The academy shut out "Glory," widely considered a front-runner, from the best picture and director races. But the film, which examines the fate of an all-black regiment during the Civil War, managed to capture nominations in five other categories: best supporting actor (Denzel Washington), art direction, cinematography, film editing and sound.

Spike Lee's omission from the best director list will have a lot of people questioning the voting directors' judgment. But it isn't the outspoken Lee's first snub. The film premiered at the Cannes Film Festival last May and, despite rave notices from critics there, won nothing. Lee dominated the L.A. film critics annual awards, winning for directing and writing while the film was named best picture, but he was overlooked by his peers for a Directors Guild of America nomination.
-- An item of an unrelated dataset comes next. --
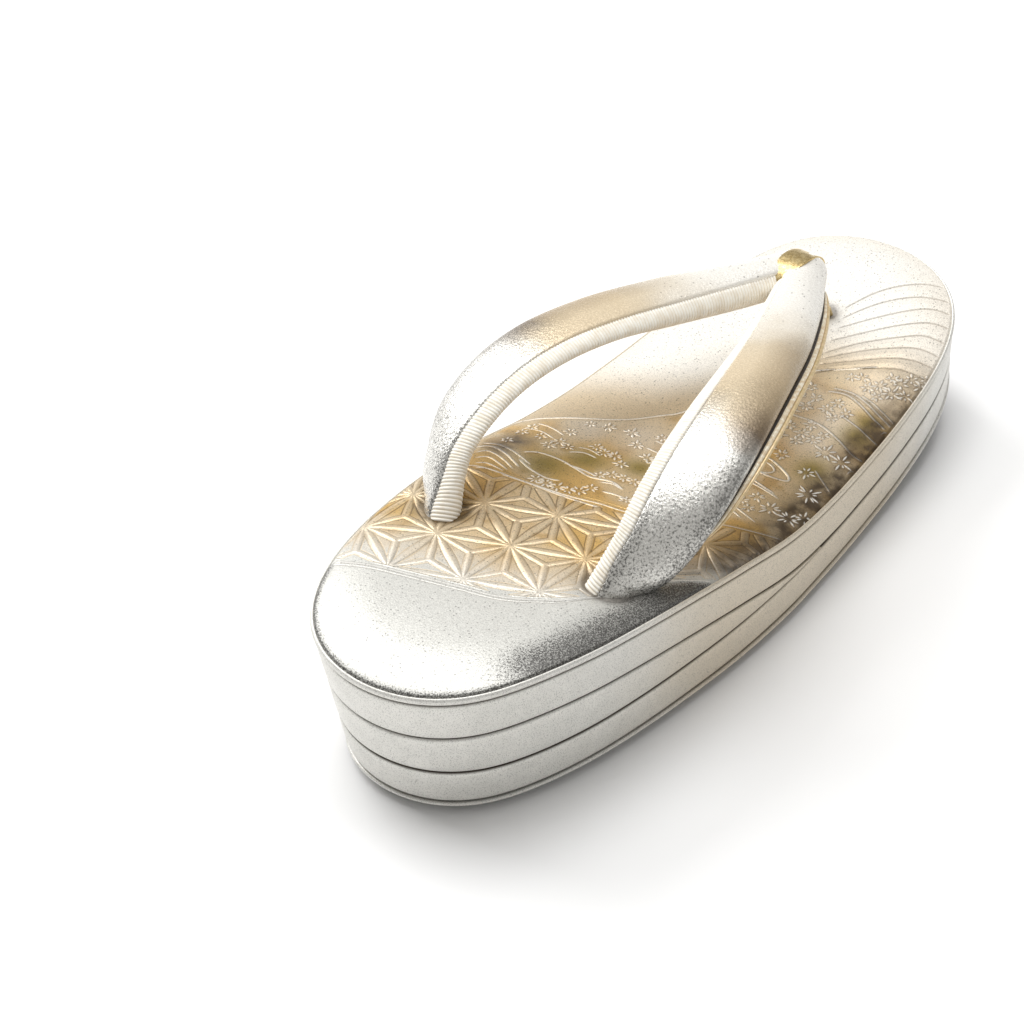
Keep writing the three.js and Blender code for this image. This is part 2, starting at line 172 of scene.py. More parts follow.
def sole_shares(count):
    """Shares of the length that crowd towards the heel and the toe."""
    return (1 - np.cos(np.linspace(0, math.pi, count))) / 2


EDGE_SAMPLES = outline(sole_shares(900))[0]
BATCH = 20000


def inset_of(x, y):
    """Distance in plan from each point to the sole's outline."""
    flat_x, flat_y = np.abs(x).ravel(), y.ravel()
    found = np.empty(len(flat_x))
    for start in range(0, len(flat_x), BATCH):
        part = slice(start, start + BATCH)
        gap_x = flat_x[part, None] - EDGE_SAMPLES[None, :, 0]
        gap_y = flat_y[part, None] - EDGE_SAMPLES[None, :, 1]
        found[part] = np.sqrt((gap_x**2 + gap_y**2).min(1))
    return found.reshape(np.shape(x))


BAND_HEIGHT = 2.3
CROWN_HEIGHT = 2.6
CROWN_REACH = 17.0
CROWN_POWER = 2.1


def cover_height(x, y, inset=None):
    """The footbed's plain surface before its embossing."""
    inset = inset_of(x, y) if inset is None else inset
    rest = 1 - np.minimum(1, inset / CROWN_REACH)
    crown = CROWN_HEIGHT * (1 - rest**CROWN_POWER)
    return levels(y / LENGTH)["upper_top"] + BAND_HEIGHT + crown


RAY_START_HEIGHT = 38.0
RAY_ROUNDS = 25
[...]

"Racism permeates everying in America," Lee said Wednesday. "I'm not going to say that was behind (the shut-out) . . . . The history of this film from Cannes--where we were robbed of that (award)--has been the same. But history will show that this is an important film, that it will have a great impact for years to come."

Lee attributed the academy's warmer reception to two other films dealing with American black history--"Glory" and "Driving Miss Daisy"--to the fact that these are "safe films . . . . The academy loves those kinds of films."